Private Samuel Chew, 5th Battalion Berkshire Regiment, died of wounds on 17th September 1917. He was born in Birmingham in 1898 and was the youngest of the three children of parents, Richard (a hawker of salt) and Ada (née Wood). He had an older sister Annie (1893-1925) and an older brother, Richard (1895-1954).
14th September 1917
Second Lieutenant David Kitto Billings, Royal Flying Corps, died, aged 23, in a flying accident near Water Orton on 14th September 1917. He was described in newspaper reports as a Canadian attached to the Australian Flying Corps and he died as a result of one of the pins in his leather safety belt breaking, causing one end of the belt to fly open and the aviator to fall out of the plane from a height of 1,500-2000 feet.
6th September 1917
Rifleman Charles James Skidmore, 17th Battalion, King’s Royal Rifle Corps died of wounds on 6th September 1917. He was born in Olton in 1894, and was the seventh of the 10 children (four sons, six daughters) of parents Frederick William (a gardener) and Ellen (née Cleaver).

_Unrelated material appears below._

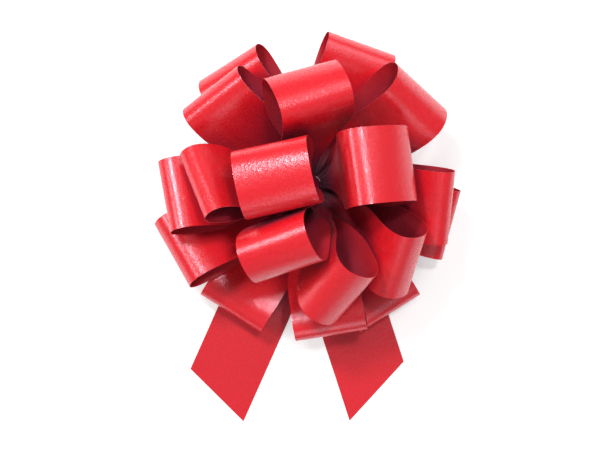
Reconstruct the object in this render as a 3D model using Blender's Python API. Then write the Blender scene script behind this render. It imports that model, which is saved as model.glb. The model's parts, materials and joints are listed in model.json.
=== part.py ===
"""Pre-made gift bow: eighteen ribbon loops and two tails on a stack of welded necks.

The bow lies on its back, as it does on a parcel. +Z is the bow's axis, away from the
parcel, and the tails point towards -Y. The origin is on the axis, at the back of the knot.
"""

import math

import bmesh
import bpy
from mathutils import Vector

MM = 0.001

# Ribbon. The solid stands in for satin ribbon that is about 0.15 mm thick.
RIBBON_WIDTH = 31.75 * MM
RIBBON_THICKNESS = 0.4 * MM

# Loops. LOOP_CUT is the ribbon from one weld round to the next.
LOOP_CUT = 135 * MM
ROOT_RADIUS = 5.0 * MM
ROOT_HALF_WIDTH = 2.3 * MM
ROOT_HALF_GAP = 0.36 * MM
TWIST_START = 2 * MM
TWIST_END = 26 * MM
LOOP_SEGMENTS = 26
ACROSS_SEGMENTS = 2

# How a loop's ribbon lies near its neck: the power that presses its two walls together,
# and the length over which it widens. Loops at the back stay pressed for longer.
BACK = (5, 42 * MM)
FRONT = (4, 40 * MM)
TOP = (4, 34 * MM)

# Hub: necks on the axis, two pull strings through them and the knot behind.
LOWEST_ROOT = 2.2 * MM
ROOT_PITCH = 0.75 * MM
NECK_RADIUS = 4.1 * MM
NECK_WAIST = 3.1 * MM
NECK_THICKNESS = 1.1 * MM
SLOT_WIDTH = 3.4 * MM
SLOT_DEPTH = 1.7 * MM
STRING_WIDTH = 2.4 * MM
STRING_THICKNESS = 0.35 * MM
STRING_SPACING = 0.75 * MM
KNOT_RADIUS = 3.6 * MM
KNOT_HEIGHT = 1.4 * MM
FIT_GAP = 0.35 * MM

# Tails. The left one starts on top of the right one and comes down to the parcel.
TAIL_FLARE = 55 * MM
TAIL_STEP = 0.8 * MM
TAIL_STEP_LENGTH = 26 * MM
TAIL_SEGMENTS = 14

# Each loop, from the back neck to the front one: clock direction, lift off the back plane
# and roll about its own length, in degrees; its open depth in millimetres; its share of
# LOOP_CUT, for cuts are never quite even; and how its ribbon lies near the neck.
LOOPS = [
    (-122, 7, 0, 11, 0.98, BACK),
    (70, 11, 10, 17, 1.02, BACK),
    (-58, 5, 0, 10, 0.97, BACK),
    (124, 12, -22, 17, 1.00, BACK),
    (-16, 10, 11, 11, 0.95, BACK),
    (-82, 16, 5, 11, 0.99, BACK),
    (207, 17, 14, 16, 1.05, BACK),
    (-10, 26, 14, 13, 0.98, BACK),
    (137, 26, -24, 15, 0.96, FRONT),
    (-40, 34, 40, 19, 1.00, FRONT),
    (40, 22, 28, 21, 1.04, FRONT),
    (185, 25, 15, 12, 0.99, BACK),
    (-75, 40, 49, 20, 1.00, FRONT),
    (92, 49, 20, 24, 1.00, FRONT),
    (180, 42, 33, 12, 0.92, BACK),
    (246, 60, 47, 22, 0.98, TOP),
    (13, 57, -7, 31, 1.00, TOP),
    (172, 79, 110, 28, 1.02, FRONT),
]

# Each tail: name, heading in degrees, length along its clockwise and its other edge, and
# how far its root stands off the parcel.
TAILS = [
    ("tail_left", -114, 98 * MM, 110 * MM, TAIL_STEP),
    ("tail_right", -72, 107 * MM, 89 * MM, 0.0),
]

RED = (0.62, 0.012, 0.02, 1.0)


def clear_scene():
    for old in list(bpy.data.objects):
        bpy.data.objects.remove(old, do_unlink=True)


def make_material(name, colour, roughness):
    material = bpy.data.materials.new(name)
    material.use_nodes = True
    shader = material.node_tree.nodes["Principled BSDF"]
    shader.inputs["Base Color"].default_value = colour
    shader.inputs["Roughness"].default_value = roughness
    shader.inputs["Metallic"].default_value = 0.0
    return material


def add_object(name, mesh, roughness=0.4):
    piece = bpy.data.objects.new(name, mesh)
    bpy.context.collection.objects.link(piece)
    mesh.materials.append(make_material(name + "_finish", RED, roughness))
    return piece


def smooth_step(value):
    value = min(1.0, max(0.0, value))
    return value * value * (3 - 2 * value)


def loop_outline(turn, reach, depth, press):
    """Point of the loop's side view: turn runs 0 to 1, out along the front, back behind."""
    angle = math.pi * turn
    widest = (press + 1) / (press + 2)
    scale = 1 / (widest ** ((press + 1) / 2) * math.sqrt(1 - widest))
    along = reach * math.sin(angle) ** 2
    out = depth / 2 * scale * math.sin(angle) ** (press + 1) * math.cos(angle)
    return along, out + ROOT_HALF_GAP * math.cos(angle)


def outline_length(reach, depth, press, steps=200):
    points = [loop_outline(i / steps, reach, depth, press) for i in range(steps + 1)]
    return sum(math.dist(a, b) for a, b in zip(points, points[1:]))


def reach_for_cut(cut, depth, press):
    """How far a loop of this depth stands out when it holds this much ribbon."""
    reach = cut / 2
    for _ in range(12):
        reach += (cut - outline_length(reach, depth, press)) / 2
    return reach


def half_width(along, flare):
    spread = smooth_step(along / flare)
    return ROOT_HALF_WIDTH + (RIBBON_WIDTH / 2 - ROOT_HALF_WIDTH) * spread


def sheet_mesh(name, rows):
    """Mesh of one sheet from rows of points; each row runs across the ribbon."""
    shape = bmesh.new()
    grid = [[shape.verts.new(point) for point in row] for row in rows]
    for row, following in zip(grid, grid[1:]):
        for side in range(len(row) - 1):
            shape.faces.new((row[side], following[side], following[side + 1], row[side + 1]))
    mesh = bpy.data.meshes.new(name)
    shape.to_mesh(mesh)
    shape.free()
    mesh.shade_smooth()
    return mesh


def add_thickness(piece):
    solid = piece.modifiers.new("ribbon_thickness", "SOLIDIFY")
    solid.thickness = RIBBON_THICKNESS
    solid.offset = 0.0


def loop_rows(roll, depth, share, press, flare):
    reach = reach_for_cut(LOOP_CUT * share, depth, press)
    rows = []
    for step in range(LOOP_SEGMENTS + 1):
        along, out = loop_outline(step / LOOP_SEGMENTS, reach, depth, press)
        turned = roll * smooth_step((along - TWIST_START) / (TWIST_END - TWIST_START))
        across = Vector((0, math.cos(turned), math.sin(turned)))
        upward = Vector((0, -math.sin(turned), math.cos(turned)))
        middle = Vector((along, 0, 0)) + out * upward
        wide = half_width(along, flare)
        row = []
        for side in range(ACROSS_SEGMENTS + 1):
            row.append(middle + across * wide * (2 * side / ACROSS_SEGMENTS - 1))
        rows.append(row)
    return rows


def add_loop(number, clock, lift, roll, depth_mm, share, lie):
    """A loop's own +X runs out along it from its neck's edge, and it twists about that."""
    name = f"loop_{number:02d}"
    rows = loop_rows(math.radians(roll), depth_mm * MM, share, *lie)
    piece = add_object(name, sheet_mesh(name, rows))
    x = ROOT_RADIUS * math.cos(math.radians(clock))
    y = ROOT_RADIUS * math.sin(math.radians(clock))
    piece.location = (x, y, LOWEST_ROOT + ROOT_PITCH * (number - 1))
    piece.rotation_euler = (0, -math.radians(lift), math.radians(clock))
    add_thickness(piece)


def add_tail(name, heading, first_length, second_length, step_height):
    """A flat tail that lies on the parcel; its end is cut on the slant."""
    rows = []
    for step in range(TAIL_SEGMENTS + 1):
        row = []
        for side in (-1, 0, 1):
            mean = (first_length + second_length) / 2
            length = mean + side * (second_length - first_length) / 2
            along = ROOT_RADIUS + (length - ROOT_RADIUS) * step / TAIL_SEGMENTS
            wide = half_width(along - ROOT_RADIUS, TAIL_FLARE)
            height = step_height * (1 - smooth_step((along - ROOT_RADIUS) / TAIL_STEP_LENGTH))
            row.append(Vector((along, side * wide, height)))
        rows.append(row)
    piece = add_object(name, sheet_mesh(name, rows))
    piece.location = (0, 0, RIBBON_THICKNESS / 2)
    piece.rotation_euler = (0, 0, math.radians(heading))
    add_thickness(piece)


def add_prism(name, outline, bottom, height, hole=None):
    """Upright prism over a flat outline, with an optional hole of as many points."""
    shape = bmesh.new()
    levels = []
    for level in (bottom, bottom + height):
        outer = [shape.verts.new((x, y, level)) for x, y in outline]
        inner = [shape.verts.new((x, y, level)) for x, y in hole] if hole else None
        levels.append((outer, inner))
    (low, low_hole), (high, high_hole) = levels
    count = len(outline)
    for i in range(count):
        j = (i + 1) % count
        shape.faces.new((low[i], low[j], high[j], high[i]))
        if hole:
            shape.faces.new((low_hole[j], low_hole[i], high_hole[i], high_hole[j]))
            shape.faces.new((high[i], high[j], high_hole[j], high_hole[i]))
            shape.faces.new((low[j], low[i], low_hole[i], low_hole[j]))
    if not hole:
        shape.faces.new(high)
        shape.faces.new(list(reversed(low)))
    mesh = bpy.data.meshes.new(name)
    shape.to_mesh(mesh)
    shape.free()
    return add_object(name, mesh)


def waisted_outline(points=24):
    """Outline of a neck, where notches in both edges narrow the ribbon."""
    outline = []
    for i in range(points):
        angle = 2 * math.pi * i / points
        waist = math.sin(angle) ** 2
        radius = NECK_RADIUS * (1 - waist) + NECK_WAIST * waist
        outline.append((radius * math.cos(angle), radius * math.sin(angle)))
    return outline


def slot_outline(points=24):
    outline = []
    for i in range(points):
        angle = 2 * math.pi * i / points
        outline.append((SLOT_WIDTH / 2 * math.cos(angle), SLOT_DEPTH / 2 * math.sin(angle)))
    return outline


def neck_centre(number):
    """Height of a neck; the roots of its two loops are half a pitch below and above."""
    return LOWEST_ROOT + ROOT_PITCH * (2 * number + 0.5)


def add_necks(count):
    for number in range(count):
        bottom = neck_centre(number) - NECK_THICKNESS / 2
        add_prism(f"neck_{number + 1:02d}", waisted_outline(), bottom, NECK_THICKNESS,
                  slot_outline())


def add_strings(count):
    """Two flat strings side by side, from just above the knot to just past the last neck."""
    bottom = KNOT_HEIGHT + FIT_GAP
    top = neck_centre(count - 1) + NECK_THICKNESS
    x = STRING_WIDTH / 2
    for name, middle in (("pull_string_1", -STRING_SPACING / 2),
                         ("pull_string_2", STRING_SPACING / 2)):
        low = middle - STRING_THICKNESS / 2
        high = middle + STRING_THICKNESS / 2
        outline = [(-x, low), (x, low), (x, high), (-x, high)]
        add_prism(name, outline, bottom, top - bottom)


def add_knot(points=20):
    """The strings' knot, pressed flat against the parcel."""
    outline = []
    for i in range(points):
        angle = 2 * math.pi * i / points
        radius = KNOT_RADIUS * (1 - 0.08 * math.cos(4 * angle))
        outline.append((radius * math.cos(angle), radius * math.sin(angle)))
    add_prism("back_knot", outline, 0, KNOT_HEIGHT)


def main():
    clear_scene()
    for number, values in enumerate(LOOPS, start=1):
        add_loop(number, *values)
    for tail in TAILS:
        add_tail(*tail)
    neck_count = len(LOOPS) // 2 + 1
    add_necks(neck_count)
    add_strings(neck_count)
    add_knot()


main()
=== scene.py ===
"""Pre-made gift bow of red satin ribbon: its looks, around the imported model.

Each loop and tail is one strip of ribbon, lofted along the same curve as its CAD solid but
thinner. A loop starts at its joint's place in the frame and runs out along that joint's
axis. A tail lies flat on the parcel. Units are metres, and +Z is the bow's axis.
"""

import json
import math

import bpy
import numpy as np
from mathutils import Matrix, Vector


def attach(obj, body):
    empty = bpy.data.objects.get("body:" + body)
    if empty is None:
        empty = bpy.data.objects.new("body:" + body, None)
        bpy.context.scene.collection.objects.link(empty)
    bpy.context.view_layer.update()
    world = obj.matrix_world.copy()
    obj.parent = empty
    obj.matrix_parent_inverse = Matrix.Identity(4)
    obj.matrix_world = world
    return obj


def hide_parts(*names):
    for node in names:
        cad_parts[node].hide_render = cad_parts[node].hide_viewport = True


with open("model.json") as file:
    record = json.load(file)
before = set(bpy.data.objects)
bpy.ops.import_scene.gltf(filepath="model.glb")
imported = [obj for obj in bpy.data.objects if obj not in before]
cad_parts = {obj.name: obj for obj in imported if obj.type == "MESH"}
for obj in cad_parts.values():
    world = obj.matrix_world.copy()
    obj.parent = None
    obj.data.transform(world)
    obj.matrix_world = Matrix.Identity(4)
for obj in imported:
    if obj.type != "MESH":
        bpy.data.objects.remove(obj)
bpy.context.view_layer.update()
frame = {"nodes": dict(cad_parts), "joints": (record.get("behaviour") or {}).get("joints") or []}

MM = 0.001

# Ribbon. THICKNESS is about the real ribbon's, with its pressed grain.
RIBBON_WIDTH = 31.75 * MM
THICKNESS = 0.2 * MM
LOOP_CUT = 135 * MM

# A loop near its neck: half its width and half the gap between its walls there, and the
# stretch over which it turns to its own roll.
ROOT_HALF_WIDTH = 2.3 * MM
ROOT_HALF_GAP = 0.36 * MM
TWIST_START = 2 * MM
TWIST_END = 26 * MM

# How a loop's ribbon lies near its neck: the power that presses its walls together, and the
# length over which it widens.
BACK = (5, 42 * MM)
FRONT = (4, 40 * MM)
TOP = (4, 34 * MM)

# The ribbon's pressed grain, as ridges that cross at two angles in degrees, the fine
# threads between them, and the broad clouds of a warmer red.
GRAIN_PITCH = 0.55 * MM
GRAIN_LENGTH = 2.0 * MM
GRAIN_LEANS_RIGHT = 40
GRAIN_LEANS_LEFT = -34
LOOP_GRAIN_DEPTH = 0.075 * MM
TAIL_GRAIN_DEPTH = 0.05 * MM
THREAD_PITCH = 0.25 * MM
THREAD_LENGTH = 5 * MM
CLOUD_PITCH = 5 * MM
CLOUD_LENGTH = 11 * MM

# The gentle waves that handling leaves in the ribbon, and its pleats at the neck.
WAVE_HEIGHT = 0.3 * MM
LONG_WAVE = 7.1 * MM
SHORT_WAVE = 4.3 * MM
PLEAT_HEIGHT = 0.12 * MM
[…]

Eldest son, John, died in April 1880, aged 16 days. The family lived in the Solihull area from about 1880-1895, before moving to Willicote, Stratford-upon-Avon.
4th September 1917
21-year-old Private Alfred Richardson of Shirley, Solihull, was killed in action on 4th September 1917, serving with the 2nd/8th Battalion, Royal Warwickshire Regiment.
28th August 1917
Lieutenant Harry Osborne Hackett, 16th Battalion Welsh Regiment, died of wounds on 28th August 1917, aged 22. He was promoted to full Lieutenant on the day he died, having been commissioned Second Lieutenant in December 1914 after initially enlisting in the ranks of the Army Service Corps. He was born in Birmingham on 4th September 1894 and attended Wellesbourne School, Acocks Green before joining Solihull School (Acocks Green House).
27th August 1917
Private George Neville from Castle Bromwich was killed in action on 27th August 1917, serving with the 1st/6th Battalion, Royal Warwickshire Regiment. He was born in Sheldon in 1896 and was the youngest of the five children (four sons, one daughter) of parents Charles (a shepherd) and Jane (née Bourton) who had married in 1882.
26th August 1917
Rifleman Henry Godson, 7th Battalion, Rifle Brigade was killed in action on 26th August 1917. Born in Hampton-in-Arden in 1892, Henry had moved to Birmingham by 1901 and volunteered for the Army on 29th August 1914, less than a month after the outbreak of war.
24th August 1917
Private Thomas Duffin, 1st/5th Battalion, Royal Warwickshire Regiment, died on 24th August 1917, aged 38. He was born in Packwood in 1879 and was the third of the eight children born to parents Thomas, an agricultural labourer, and Jane (née Kirby) who had married at Packwood in 1873 when Thomas (senior), a widower, was aged 48 and Jane was 19.
22nd August 1917
Four local men died on 22nd August 1917: Corporal Alfred John Collins, 2nd/4th Battalion, Oxford and Bucks Light Infantry; Private Charles Edmund Frost, 6th Battalion, Somerset Light Infantry; Private Albert Maybury, 2/4th Battalion, Oxford and Bucks Light Infantry; and Private Frederick George Skidmore, 1st/7th Battalion, Royal Warwickshire Regiment. The first three have no known grave and so they are commemorated on the Tyne Cot Memorial.
15th August 1917
Two local officers died on 15th August 1917 – Lieutenant John Howard Banks, 176th Company, Machine Gun Corps and Lieutenant Holroyd Birkett Barker, 134th Siege Battery, Royal Garrison Artillery.